Employers and recruiters who specialize in data-intensive industries know that the salaries for data analysts and scientists have skyrocketed in recent years. Tech pros with a solid grasp of analytics tools and data fundamentals are often worth their weight in gold, especially if they have the necessary experience (and intuition) to glean insights from all that data. If you’re planning on recruiting a data specialist in the short term, take a look at Dice’s latest salary survey. As you probably expect, tech pros with abilities in data warehousing and analytics are still pulling down high salaries. But which skills pay the most?
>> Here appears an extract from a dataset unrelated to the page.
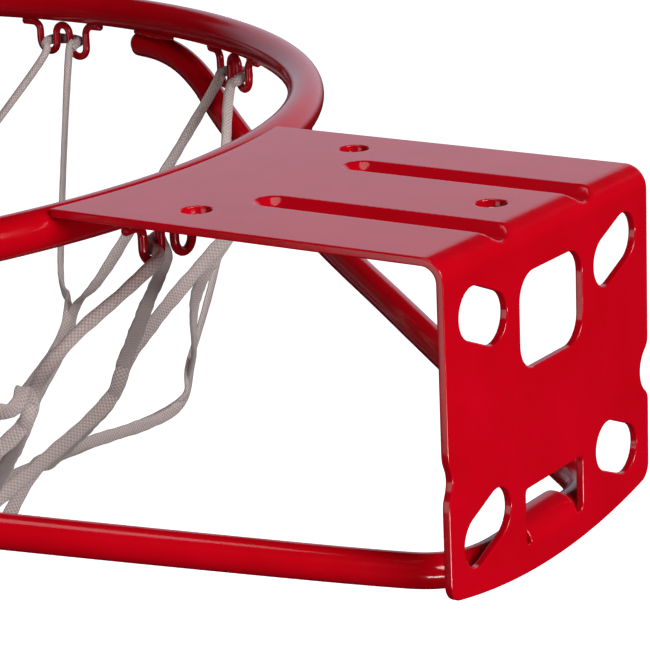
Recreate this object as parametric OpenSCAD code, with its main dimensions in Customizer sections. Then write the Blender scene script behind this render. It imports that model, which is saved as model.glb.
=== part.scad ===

That knowledge can certainly help with your future recruiting efforts.
1. MapReduce
Salary: $125,009 Year-over-year change: -0.3 percent Database administrators, data scientists, and other tech pros tasked with storing and processing data rely on MapReduce as a vital tool. A programming model for processing large datasets in parallel, MapReduce can speed up projects (although such speed benefits are not necessarily guaranteed) and introduce added reliability by delegating operations to different nodes within a network.
2. HBase
Salary: $123,934 Year-over-year change: 5.7 percent Modeled on Google’s Bigtable, and written in Java, HBase is a non-relational, distributed database that runs on top of the ever-popular Hadoop Distributed File System (HDFS). Database administrators and analysts rely on it as a fault-tolerant way to store large amounts of information, boosted by features such as compression, per-column filters, and in-memory operation.
3. Cassandra
Salary: $123,459 Year-over-year change: 2.2 percent Cassandra’s open-source management system can handle data across multiple datacenters and servers. While that sounds like a lot of other tools on the market, experts prize Cassandra for its low latency, especially at scale.
4. Apache Kafka
Salary: $122,728 Year-over-year change: N/A Developed by the Apache Software Foundation, and written in Scala, Apache Kafka provides a unified, low-latency platform for handling data-feeds in real time. The platform can handle hundreds of megabytes of writes and reads per second; its design, with an emphasis on clusters, is also notable for its fault tolerance.
5. Elasticsearch
Salary: $120,002 Year-over-year change: N/A A Java-based search server built on Lucene, an open-source information retrieval software library, Elasticsearch offers a RESTful web interface and schema-free JSON documents. It is paired with Logstash, a data-collection and log-parsing engine, and Kibana, an analytics and visualization platform, into what is known by many as the “ELK Stack” or “Elastic Stack.” Companies rely on this stack to provide insights into both structured and unstructured data.
6. Pig
Salary: $119,118 Year-over-year change: -4.2 percent Birthed within Yahoo’s research division as a way of executing MapReduce jobs on huge datasets, Pig (which relies on a specialized language known as Pig Latin) lets developers create programs that run on Hadoop.
7. Solr
Salary: $119,032 Year-over-year change: 0.1 percent Solr, a Java-based enterprise search platform, is similar to Elasticsearch in that it originated in the Apache Lucene project. Features include faceted search, database integration, rich document handling, and, of course, text search. Larger companies leverage Solr because it’s considered highly scalable.
8. Hadoop
Salary: $118,625 Year-over-year change: -2.5 percent At this point, even people with only glancing knowledge of Big Data know the term “Apache Hadoop.” Even if it hasn’t achieved the ubiquity that some pundits predicted years ago (a December 2015 study from Dresner Advisory Services, for example, had only 17 percent of responding companies saying they stored and managed data via Hadoop), it’s still a platform that many firms rely upon for running data applications on large hardware clusters. For those companies looking for improved ease-of-use and faster data processing, various software vendors continue to maintain proprietary Hadoop distributions.
9. Hive
Salary: $118,589 Year-over-year change: -1.3 percent Hive, a database system built atop Hadoop, includes a specialized variant of SQL that allows experts to create tables and store data across a distributed Hadoop file system. As with other platforms on this list, the emphasis is on performance optimization.
10. RabbitMQ
Salary: $116,909 Year-over-year change: N/A RabbitMQ, written in Erlang and built on the Open Telecom Platform framework, is open-source message-broker software (a.k.a., message-oriented middleware). It features client libraries for all major programming languages.